Club officials offer no apologies. “If we see people who are rowdy, or who are dressed as bums, we’re not going to let them in,” says Antonio Ortiz, an English-speaking spokesman for the club, where 90% of the patrons are from the United States and most of the rest are “rich Mexicans,” in Ortiz’s words.
“We get a more educated crowd than the places over on Revolucion,” says Ortiz, standing on a catwalk above hundreds of dancers, who are entertained by a deafening sound system, dozens of video screens, live fireworks and green-and-red laser beams.
‘A Lot of Famous People’
The club, owned by the wealthy Galicot family and employing about 300 workers, features various bars and several rooms, some for dancing and others for more “mellow” activity, Ortiz says. “We’ve had a lot of famous people here,” Ortiz explains proudly. “We’ve had Clint Eastwood. He came by himself and waited in line. We’ve had Julio Iglesias, Neil Diamond, Tina Turner. Tina just wanted to go to a place where she could party and wouldn’t be harassed. . . . We’ve had the Chicago Bears, the Raiders, the Sockers. . . . The Wall Street Journal even wrote an article about us. . . . For our fourth anniversary party, we spent $50,000 just for decorations!”
On this particular night, the club is hosting one of its periodic spectacles: A bikini contest, preliminary round. All of the more than a dozen contestants are from the United States. The winner is slated to receive $2,000 from the contest underwriter, Presidente Brandy.
“Contestant No. 12 is an aerobics teacher,” says Naomi, the American announcer who provides animated play-by-play in Valley-girl English as the contestants are paraded on the dance floor before bulging eyes and raucous cheers. “She has a 36 bust, a 24 waist. . . . She weighs 120 pounds. . . . If she would be a car, she would be a Jaguar . . . Is she hot, guys? Is she hot or what?”
This prompts a ribald ovation. “Contestant No. 12 is Julie. . . . Her turn-on? Fast cars, loud music!”
More salacious cheers. Another contestant’s turn-on: “Lots of cologne.” More cheers.
Afterward, one of the participants, Toni Forthun, 19, of San Diego, says she hopes the exposure in the contest will eventually help her dancing career. “Anyway,” she adds, “it’s good for the ego.”
It is past 4 a.m., and the bacchanal is winding down. The Denny’s on Avenida Revolucion is a favorite place for many of the young crowd to begin facing up to the future.

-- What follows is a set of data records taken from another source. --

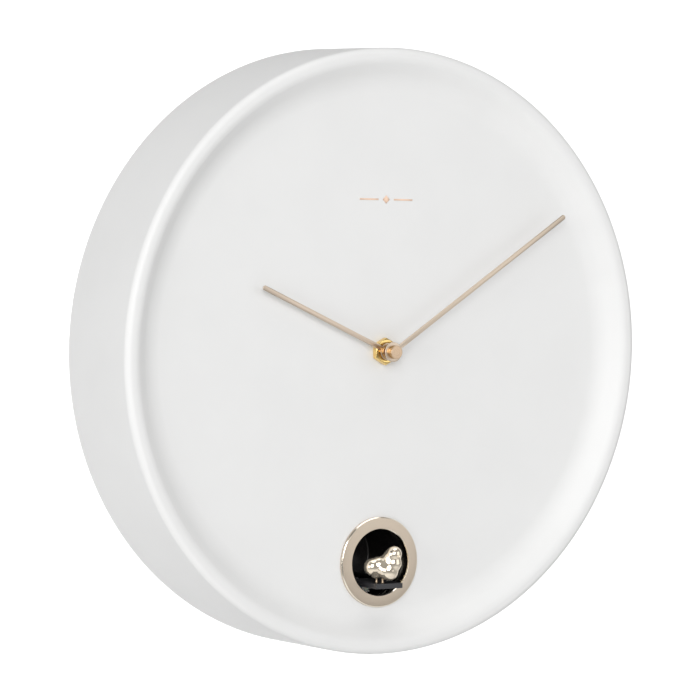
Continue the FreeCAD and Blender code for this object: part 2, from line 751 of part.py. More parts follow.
# ---------------------------------------------------------------- bird and its drive
def make_port():
    """Bezel ring with its sleeve, and the tunnel that guides the sled."""
    bore = size("bezel_bore")
    face = rod(size("bezel_radius"), dial_front, size("bezel_height"), 0, bird_z)
    sleeve = rod(bore + 1.8, dial_back - 1.0, wall + 1.5, 0, bird_z)
    name_piece(cut(fuse(face, sleeve), rod(bore, dial_back - 3, wall + 8, 0, bird_z)),
               "bezel_ring")

    inner = size("tunnel_bore")
    outer = inner + size("tunnel_wall")
    back = size("tunnel_back")
    shell = rod(outer, back, dial_back - back, 0, bird_z)
    flange = rod(outer + 3.0, dial_back - 1.5, 1.5, 0, bird_z)
    hollow = rod(inner, back + 1.2, dial_back - back, 0, bird_z)
    ledges = []
    reach = size("perch_width") / 2 - 1.5
    for side in (-1, 1):
        for z, height in ((perch_bottom - 1.1, 0.8), (perch_top + 0.3, 1.2)):
            x = reach if side > 0 else -(outer)
            ledge = block(x, outer - reach, back + 1.0, dial_back - back - 7, z, height)
            both = document.addObject("Part::Common", "ledge")
            both.Base = ledge
            both.Tool = rod(inner + 0.4, back, dial_back - back, 0, bird_z)
            ledges.append(both)
    axle_hole = cross_rod(1.0 + size("pivot_gap"), -(outer) - 1, outer * 2 + 2, drive_depth,
                          drive_z)
    name_piece(cut(fuse(cut(fuse(shell, flange), hollow), *ledges), axle_hole), "bird_tunnel")


def make_sled():
    """Perch sled: a plate with rack slots cut in its underside."""
    width = size("perch_width")
    length = size("perch_length")
    back = perch_front - length
    plate = block(-(width / 2), width, back, length, perch_bottom, size("perch_thick"))
    pitch = math.pi * number(rack_module)
    slots = []
    ahead = int((number(perch_front) - 1.6 - number(drive_depth)) / pitch)
    behind = int((number(drive_depth) - number(back)) / pitch)
    deep = number(rack_module) * 2.2
    for step in range(-behind, ahead + 1):
        half = 0.36 * pitch
        top = 0.2 * pitch
        corners = [FreeCAD.Vector(0, -half, 0), FreeCAD.Vector(0, half, 0),
                   FreeCAD.Vector(0, top, deep), FreeCAD.Vector(0, -top, deep)]
        slot = document.addObject("Part::Feature", "rack_slot")
        face = Part.Face(Part.makePolygon(corners + corners[:1]))
        slot.Shape = face.extrude(FreeCAD.Vector(5, 0, 0))
        slots.append(place(slot, -2.5, drive_depth + step * pitch, perch_bottom - 0.01))
    name_piece(cut(plate, *slots), "perch_sled")


def make_bird():
    """Bird, half turned on its perch: breast, head, neck, back, tail, beak and two legs."""
    scale = size("bird_height") / 17
    front = perch_front
    masses = [(4.8, 1.0, -2.5, 6.6), (3.9, 2.4, -0.3, 14.6), (4.1, 1.3, -2.2, 10.9),
              (4.0, -1.9, -4.9, 8.1), (4.1, -5.0, -7.2, 7.8), (0.8, 2.7, 3.4, 13.9)]
    parts = []
    for radius, x, ahead, rise in masses:
        parts.append(ball(scale * radius, scale * x, front + scale * ahead,
                          perch_top + scale * rise))
    legs = [upright(scale * 0.7, perch_top, scale * 6.0, x, front - behind)
            for x, behind in ((-3.2, 7.0), (-1.2, 4.6))]
    name_piece(fuse(*parts, *legs), "bird")


def make_drive():
    """Drive: shaft with pinion and wheel, motor with its pinion, and the bracket."""
    gap = size("pivot_gap")
    shaft_left = -(size("tunnel_bore")) + 4
    shaft_right = bracket_x + bracket_thick
    shaft = cross_rod(1.0, shaft_left, shaft_right - shaft_left, drive_depth, drive_z)
    name_piece(shaft, "sled_gear_shaft")
    pinion_phase = 90
    name_piece(gear(10, rack_module, pinion_phase, 1.02, -2, drive_depth, drive_z, 4, SIDEWAYS),
               "sled_pinion")
    direction = math.degrees(math.atan2(-4, 3))
    wheel = gear(30, drive_module, direction, 1.02, drive_wheel_x, drive_depth, drive_z, 1.8,
                 SIDEWAYS)
    name_piece(wheel, "sled_drive_wheel")

    radius = size("motor_radius")
    plate = block(bracket_x, bracket_thick, drive_depth - 13, bracket_foot_front - drive_depth + 13,
                  motor_z - 7, bird_z + 5.5 - motor_z + 7)
    foot = block(bracket_x, 12, bracket_foot_front - 1.5, 1.5, bird_z - 11.5, 17)
    holes = [cross_rod(1.0 + gap, bracket_x - 1, 4, drive_depth, drive_z),
             cross_rod(2.1, bracket_x - 1, 4, motor_depth, motor_z)]
    for x, z in bracket_screw_places():
        holes.append(rod(1.4, bracket_foot_front - 3, 4, x, z))
    name_piece(cut(fuse(plate, foot), *holes), "motor_bracket")

    motor_x = bracket_x + bracket_thick
    length = size("motor_length")
    can = cut(cross_rod(radius, motor_x, length, motor_depth, motor_z),
              cross_rod(radius - 0.6, motor_x + 0.8, length, motor_depth, motor_z),
              cross_rod(1.2, motor_x - 1, 4, motor_depth, motor_z))
    name_piece(can, "motor_can")
    cap = fuse(cross_rod(radius - 0.65, motor_x + length - 2, 2.0, motor_depth, motor_z),
               cross_rod(2.5, motor_x + length - 0.5, 1.5, motor_depth, motor_z))
    socket = cross_rod(0.75 + gap, motor_x + length - 3, 2.4, motor_depth, motor_z)
    name_piece(cut(cap, socket), "motor_end_cap")
    spindle = cross_rod(0.75, drive_wheel_x - 0.2, motor_x + length - 1.2 - drive_wheel_x + 0.2,
                        motor_depth, motor_z)
    rotor = cross_rod(radius - 1.3, motor_x + 2.5, length - 6.0, motor_depth, motor_z)
    name_piece(fuse(spindle, rotor), "motor_rotor")
    name_piece(gear(10, drive_module, mated_phase(direction, 30, 10, direction), 0.77,
                    drive_wheel_x, motor_depth, motor_z, 1.8, SIDEWAYS), "motor_pinion")


# ---------------------------------------------------------------- sound, controls, supply
def make_electronics():
    """Sound board with its chip, slide switch, button, and the loudspeaker."""
    board = block(board_x, 50, board_back, size("board_thick"), board_z, 40)
    name_piece(board, "circuit_board")
    chip = fuse(block(-84, 12, board_front, 1.8, 12, 9), block(-85, 14, board_front, 0.6, 14, 5))
    capacitor = upright(3.2, 30, 11, -70, board_front + 3.2)
    name_piece(gather(chip, capacitor), "board_parts")

    travel = size("slider_travel")
    floor = cover_front + 0.8
    housing = block(slider_x - 9, 18, floor, board_back - floor, slider_z - 4, 8)
    pocket = block(slider_x - travel - 2.8, travel * 2 + 5.6, floor - 1, 3, slider_z - 1.8, 3.6)
    name_piece(cut(housing, pocket), "volume_switch")
    stem = block(slider_x - 2.4, 4.8, cover_back - 1.6, floor + 1.6 - cover_back + 1.6,
                 slider_z - 1.5, 3.0)
    grip = block(slider_x - 3.2, 6.4, cover_back - 2.2, 1.9, slider_z - 3.2, 6.4)
    name_piece(fuse(stem, grip), "volume_slider")

    name_piece(block(button_x - 4, 8, cover_front + 2.2, board_back - cover_front - 2.2,
                     button_z - 4, 8), "button_switch")
    radius = size("button_radius")
    name_piece(fuse(rod(radius, cover_back - 1.6, 4.6, button_x, button_z),
                    rod(radius + 1.0, cover_front + 0.3, 0.7, button_x, button_z)),
               "test_button")

    outer = size("speaker_radius")
    seat = cover_front
    ring = tube(outer, outer - 3.5, seat, 1.5, speaker_x, speaker_z)
    shell = cut(taper(outer - 2, 12.5, seat + 1.4, 8.0, speaker_x, speaker_z),
                taper(outer - 2.9, 11.6, seat + 1.3, 8.2, speaker_x, speaker_z))
    plate = tube(12.5, 5.5, seat + 9.3, 1.2, speaker_x, speaker_z)
    name_piece(fuse(ring, shell, plate), "speaker_basket")
    name_piece(rod(11.0, seat + 10.5, 5.5, speaker_x, speaker_z), "speaker_magnet")
    paper = cut(taper(outer - 4.4, 5.0, seat + 1.6, 6.4, speaker_x, speaker_z),
                taper(outer - 4.9, 4.5, seat + 1.55, 6.4, speaker_x, speaker_z))
    name_piece(paper, "speaker_cone")


def make_supply():
    """Battery tray, three cells and their contacts."""
    depth = tray_floor + tray_wall - cover_front
    shell = block(tray_x, tray_width, cover_front, depth, tray_z, tray_height)
    room = block(tray_x + tray_wall, tray_width - tray_wall * 2, cover_front - 1,
                 tray_floor - cover_front + 1, tray_z + tray_wall, tray_height - tray_wall * 2)
    name_piece(cut(shell, room), "battery_tray")
    cells = []
    contacts = []
    radius = size("cell_radius")
    low = tray_z + tray_wall + 4.2
    for step in range(3):
        x = tray_x + tray_wall + size("cell_gap") + radius + cell_pitch * step
        up = step % 2 == 0
        can = upright(radius, low if up else low + 1.0, size("cell_length") - 1.0, x, cell_depth)
        nub = upright(2.6, low + size("cell_length") - 1.1 if up else low, 1.1, x, cell_depth)
        cells.append(fuse(can, nub))
        contacts.append(block(x - 4, 8, cell_depth - 4, 8, tray_z + tray_wall, 0.4))
        contacts.append(block(x - 4, 8, cell_depth - 4, 8,
                              tray_z + tray_height - tray_wall - 0.4, 0.4))
        spring = document.addObject("Part::Cone", "spring")
        bind(spring, Radius1=3.4, Radius2=2.2, Height=3.6)
        contacts.append(place(spring, x, cell_depth, tray_z + tray_wall + 0.4))
    name_piece(gather(*cells), "battery_cells")
    name_piece(gather(*contacts), "battery_contacts")


def make_leads():
    """Leads between the board and the movement, loudspeaker, cells and motor."""
    join = board_front + 0.05
    exit_depth = movement_inner_back + 4
    name_piece(lead([(-half_movement - 0.05, exit_depth, 14), (-42, exit_depth, 14),
                     (-58, 24, 12), (-58, join, 12)], 4), "movement_lead")
    name_piece(lead([(speaker_x - 2, join, 8), (speaker_x - 2, 25, 8),
                     (speaker_x - 2, 25, speaker_z + 5),
                     (speaker_x - 2, cover_front + 16.05, speaker_z + 5)], 3), "speaker_lead")
    name_piece(lead([(tray_x + 14, 14, tray_z + tray_height + 0.05),
                     (tray_x + 14, 14, 42), (20, 24, 46), (-34, 24, 46), (-58, 24, 38),
                     (-58, join, 38)], 5), "battery_lead")
    end = bracket_x + bracket_thick + size("motor_length") + 1.05
    name_piece(lead([(end, motor_depth, motor_z), (end + 11, motor_depth, motor_z),
                     (52, 37, -72), (12, 37, -46), (-34, 37, -42), (-40, 30, -8),
                     (-54, 25, 8), (-54, join, 8)], 4), "motor_lead")


make_case()
make_dial_mark()
make_rear_cover()
make_battery_door()
make_screws()
make_hanger()
make_movement_case()
make_hub()
make_stepper()
make_train()
make_hands()
make_port()
make_sled()
make_bird()
make_drive()
make_electronics()
make_supply()
make_leads()
document.recompute()

failed = [item.Name for item in document.Objects
          if "Invalid" in item.State or "Error" in item.State]
if failed:
    raise RuntimeError("objects that did not build: " + ", ".join(failed))
for piece in pieces:
    if piece.Shape.isNull() or not piece.Shape.isValid() or not piece.Shape.Solids:
        raise RuntimeError("piece without a valid solid: " + piece.Label)

os.makedirs("parts", exist_ok=True)
for piece in pieces:
    piece.Shape.exportStep(os.path.join("parts", piece.Label + ".step"))
print(len(pieces), "pieces written")
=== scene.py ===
import math

import bmesh
import bpy
import numpy as np
from mathutils import Matrix, Vector


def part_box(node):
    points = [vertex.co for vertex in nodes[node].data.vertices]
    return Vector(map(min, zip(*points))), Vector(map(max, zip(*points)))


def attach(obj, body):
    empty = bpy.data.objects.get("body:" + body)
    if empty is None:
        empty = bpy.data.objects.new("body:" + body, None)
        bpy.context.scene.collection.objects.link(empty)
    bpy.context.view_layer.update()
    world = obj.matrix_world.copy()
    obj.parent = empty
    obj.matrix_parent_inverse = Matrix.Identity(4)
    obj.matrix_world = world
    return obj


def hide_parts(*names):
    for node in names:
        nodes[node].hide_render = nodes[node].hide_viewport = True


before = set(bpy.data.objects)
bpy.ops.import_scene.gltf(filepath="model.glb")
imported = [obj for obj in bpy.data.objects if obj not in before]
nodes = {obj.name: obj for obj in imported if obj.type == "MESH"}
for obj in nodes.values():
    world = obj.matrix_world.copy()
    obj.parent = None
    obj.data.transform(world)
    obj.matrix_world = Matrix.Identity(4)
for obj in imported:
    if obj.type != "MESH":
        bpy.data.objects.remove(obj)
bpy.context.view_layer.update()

MM = 0.001

# ---------------------------------------------------------------- the studio
# The clock hangs in the open over a pale sweep of card that runs up behind it, so that no
# edge of the room shows.  Broad soft lights stand in front and to the left of the case.
case_low, case_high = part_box("case_shell")
case_radius = round(case_high[0], 3)
case_depth = -case_low[1]


def merge_points(mesh, distance=1e-7, flat_angle=None):
    """Merge a mesh's double points, make its flat faces whole where an angle is given, and turn
    its faces outward."""
    work = bmesh.new()
    work.from_mesh(mesh)
    bmesh.ops.remove_doubles(work, verts=work.verts, dist=distance)
    if flat_angle is not None:
        bmesh.ops.dissolve_limit(work, angle_limit=flat_angle, verts=work.verts, edges=work.edges)
    bmesh.ops.recalc_face_normals(work, faces=work.faces)
    work.to_mesh(mesh)
    work.free()


def add_object(name, contents):
    """A new object at the origin, holding a mesh, light or camera."""
    thing = bpy.data.objects.new(name, contents)
    bpy.context.scene.collection.objects.link(thing)
    return thing


def mesh_object(name, points, faces, body=None, slot=None, replaces=()):
    """Put worked-out points and faces into a new object and hand it to its CAD body."""
    mesh = bpy.data.meshes.new(name)
    mesh.from_pydata(np.asarray(points, float).tolist(), [], [list(face) for face in faces])
    merge_points(mesh)
    mesh.shade_smooth()
    mesh.set_sharp_from_angle(angle=math.radians(38))
    piece = add_object(name, mesh)
    if replaces:
        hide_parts(*replaces)
    if body:
        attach(piece, body)
    return piece


def swept_card():
    """Studio card: across the room x runs straight, and along it the height is 0 on the floor,
    follows a quarter circle of radius 2 m and then climbs straight up."""
    turn = np.linspace(0, math.pi / 2, 24)
    along = np.concatenate([[-6.0], 4 + 2.0 * np.sin(turn), [6.0]])
    height = np.concatenate([[0.0], 2.0 - 2.0 * np.cos(turn), [7.0]]) - 1.6
    across = np.array([-9.0, 9.0])
    grid = np.array([(x, y, z) for y, z in zip(along, height) for x in across])
    rows = len(along)
    faces = [(2 * i, 2 * i + 1, 2 * i + 3, 2 * i + 2) for i in range(rows - 1)]
    card = mesh_object("studio_card", grid, faces)
    paper = bpy.data.materials.new("studio_card")
    paper.use_nodes = True
    paper.node_tree.nodes["Principled BSDF"].inputs["Base Color"].default_value = (1, 1, 1, 1)
    paper.node_tree.nodes["Principled BSDF"].inputs["Roughness"].default_value = 0.9
    card.data.materials.append(paper)


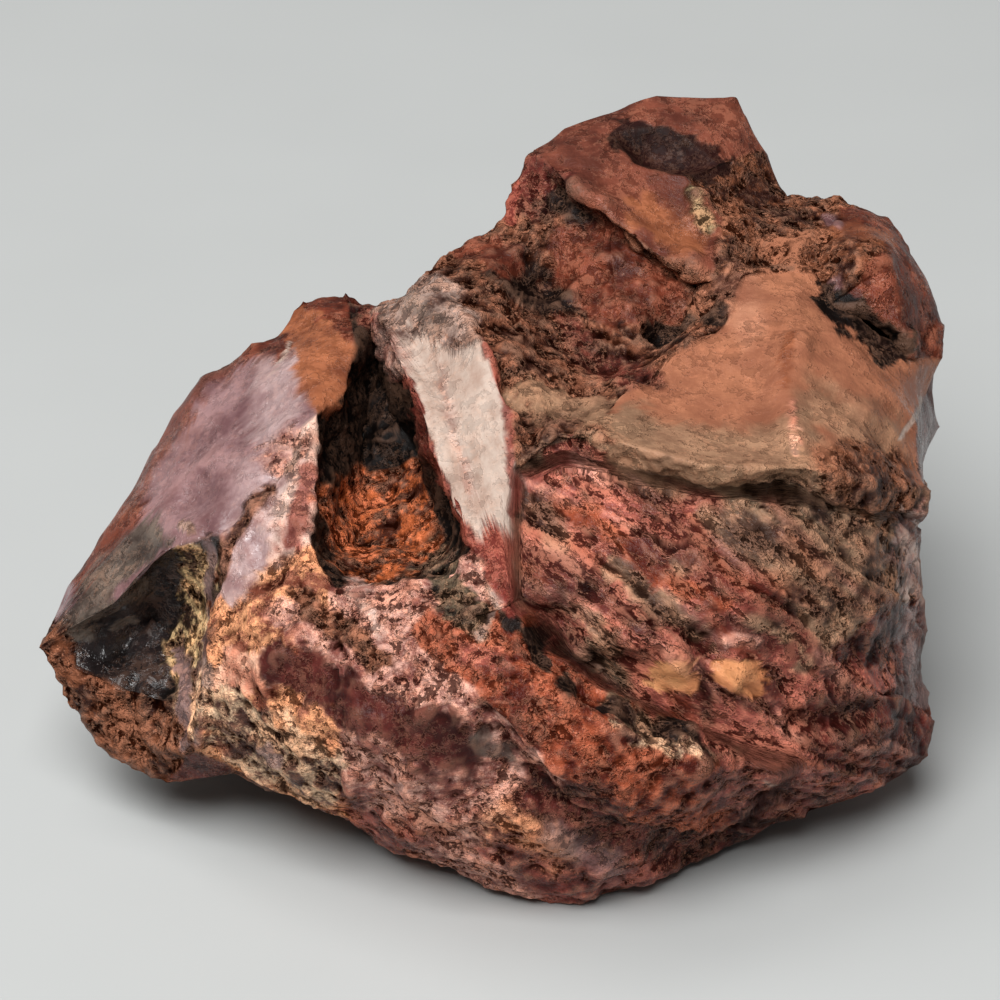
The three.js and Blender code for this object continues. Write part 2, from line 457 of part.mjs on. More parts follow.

“At least you know what kind of food you’re getting here,” explains Kris, 18, a chatty blonde whose mother thinks she’s at a friend’s house back in San Diego, as she sits in a Denny’s booth with two others. “We’ve got a few rules in Mexico: Don’t drink the water. Be careful with the food. Don’t sit on the toilet seats . . . “
‘Young and Horny’
What’s the attraction of Tijuana? “When you’re young and horny, what else can you do?” asks Phillip Harrison, 18, of San Clemente, who takes the opportunity to offer some thoughts on the state of this Latin nation. “I think America should take over Mexico again. We don’t want another Disneyland. We just want Mexico.”
All three nod in agreement.
Adds Kris, “This is a great way to meet people who think like you. And we love to dance.”
“Dancing,” interposes Harrison, “dancing is a natural high. Alcohol is just a socialistic disease.”
But, alas, there are negatives. “We met some people tonight who are obsessive,” says Kris. “One guy told me I was the most beautiful person in the whole bar. Imagine! Me?”
Soon, the three will join the stragglers heading back north, passing Lelo Morales, a 4-year-old boy who sings for coins at the international exit, and crossing into the United States as the morning sun faintly brightens the eastern sky. Some stagger, some have to be carried, others are just tired and hung over.
“The whole scene is revolting,” concludes Deborah Zahn, 19, a Nebraska native now living in California, who is approaching the border in the faint predawn light. “You have all these people chowing down while kids are starving on the streets.”
But her friend, a tall, sandy-haired blond, appears to disagree. “I’d come back,” he says. “I thought it was fun.”